In 1988 Bir Zeit University published a monograph, the result of several years of investigating the Deir Yassin Incident and interviewing every Arab survivor of the battle. They concluded that the number of people – fighters AND civilians – who died in Deir Yassin could not have been more than 120 (and was most likely 112) – raising serious doubts as to the credibility of those who have accused the Jews of a massacre. If those claiming a massacre were so far off the actual number killed (giving a number more than double the real figure), what does that say about the reliability of their other claims – of rape, mutilation, and intentional massacre of civilians?

PBS, in a 1998 documentary series called “50 Years of War” came to the following conclusion: “Deir Yassin was a legitimate military target. Deir Yassin was strategically located, overlooking the Jerusalem-Tel Aviv highway. Arab military forces located in Deir Yassin and adjacent villages regularly attacked Jewish traffic on that highway, effectively cutting off western Jerusalem from much of the rest of the country. The Jewish fighters who sought to conquer Deir Yassin in April 1948 encountered hours of heavy gunfire from the well-armed villagers and Arab soldiers based there. Large amounts of weapons and ammunition were found in the village by the Jewish forces.”

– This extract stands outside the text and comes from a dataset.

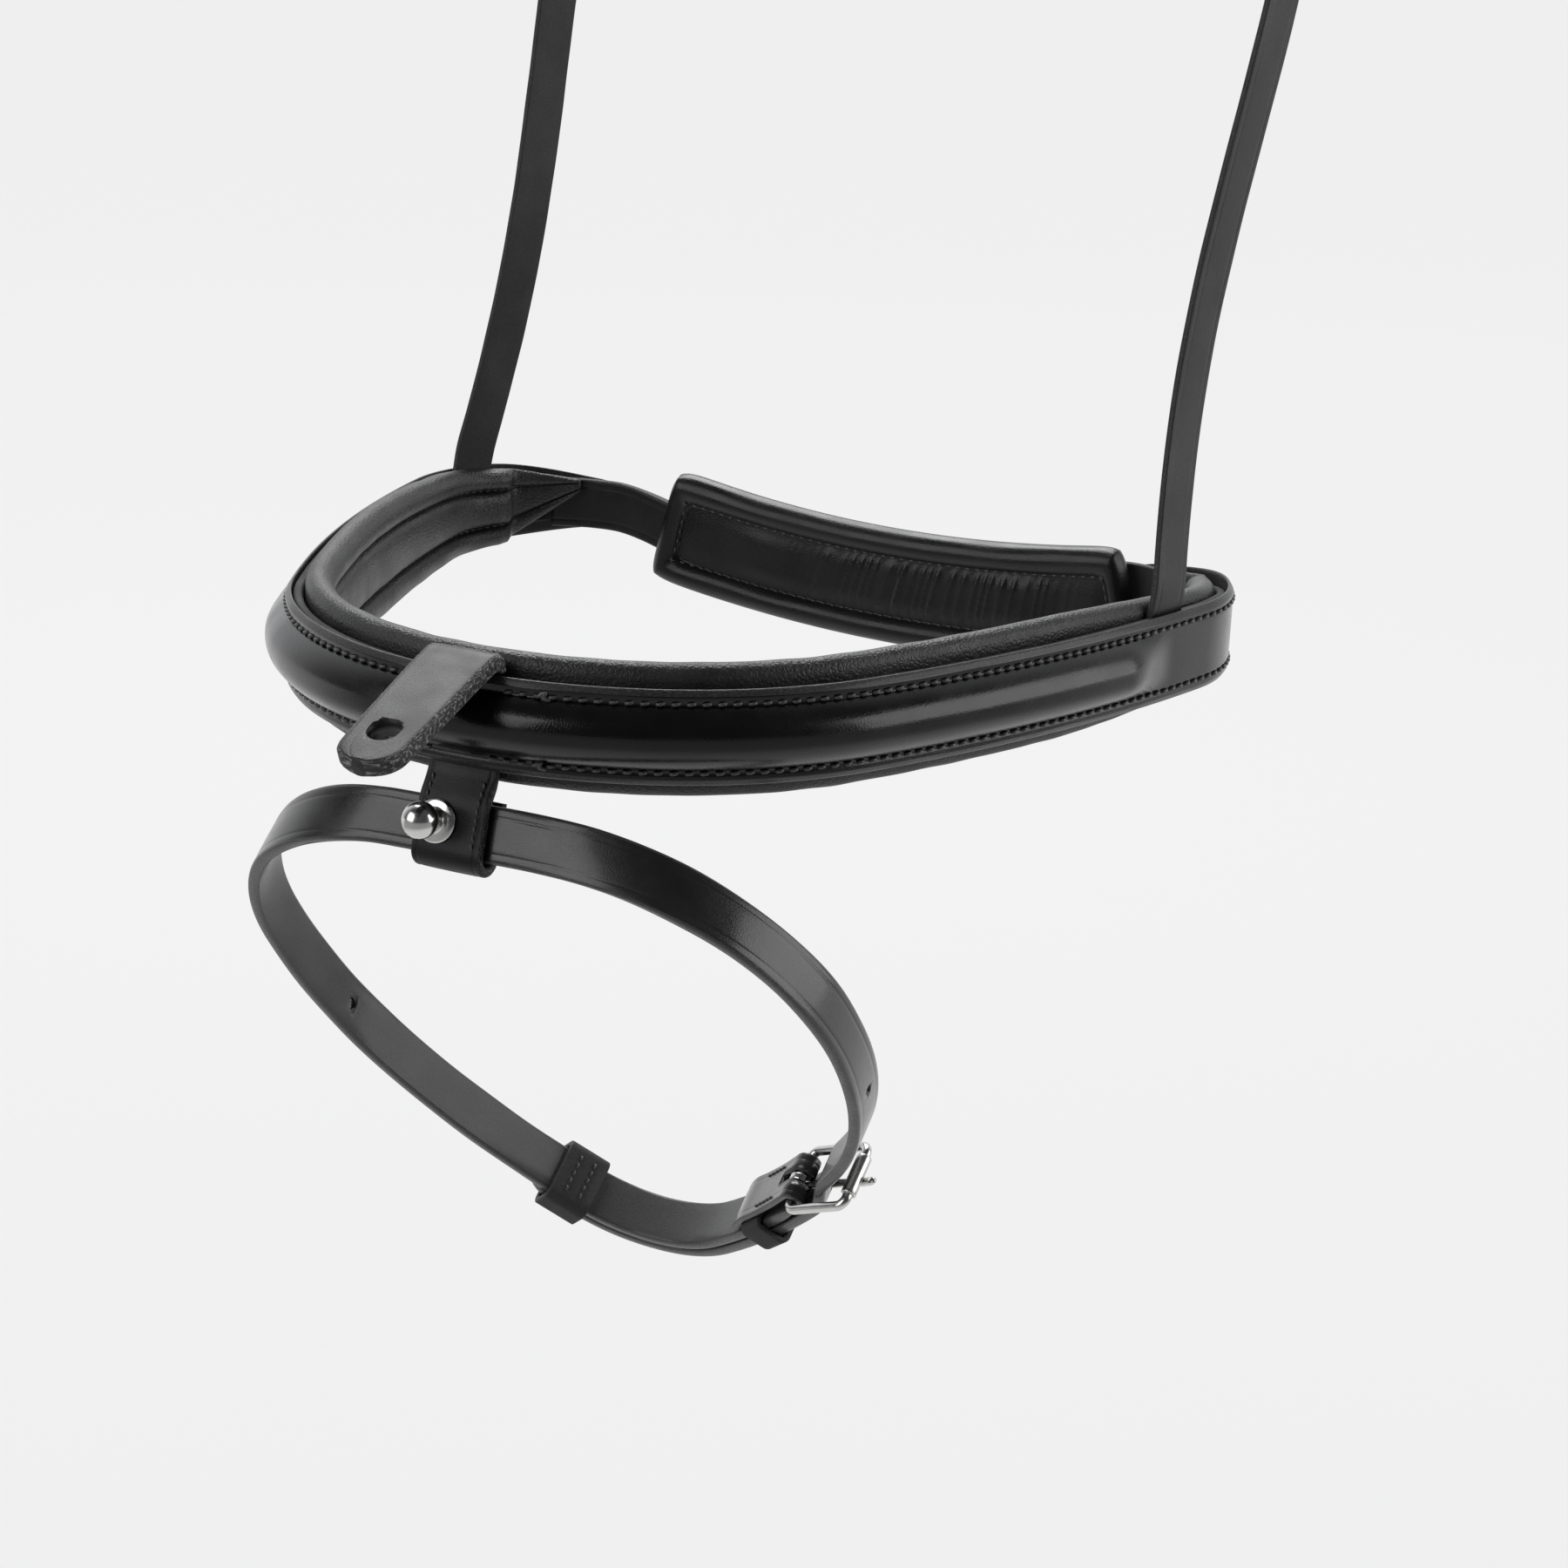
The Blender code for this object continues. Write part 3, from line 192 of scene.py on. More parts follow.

In addition, the April 2, 1998 issue of the Jerusalem Report revealed that Hazem Nusseibeh, the editor of the Palestine Broadcasting Service's Arabic news in 1948, admitted that he was instructed by Palestinian leader Hussein Khalidi to falsify the claims of atrocities at Deir Yassin with the intent to encourage Arab regimes to attack Israel.

Nusseibeh said he met with survivors of Deir Yassin and with Hussein Khalidi and in collusion with them created the story. He said he recalled that Khalidi said to him: “We must make the most of this.”

Nusseibeh wrote the press release which stated that the children of Deir Yassin were murdered and pregnant women were raped. It never happened. Nussbieh also claimed that their attempt at goading the Arab countries to “defend” the Arabs of Palestine backfired on them, causing a massive exodus of Arabs from Palestine, fearing that the same thing they thought had happened at Deir Yassin would happen to them.

Haganah members trying to discredit the Irgun and Lehi added to the confusion by accepting the Arab claims and even adding gory details that later proved untrue (during a Knesset investigation in the 1960s).

It would be fair to say that the story of the Deir Yassin Massacre is another example of “a lie that won’t die”.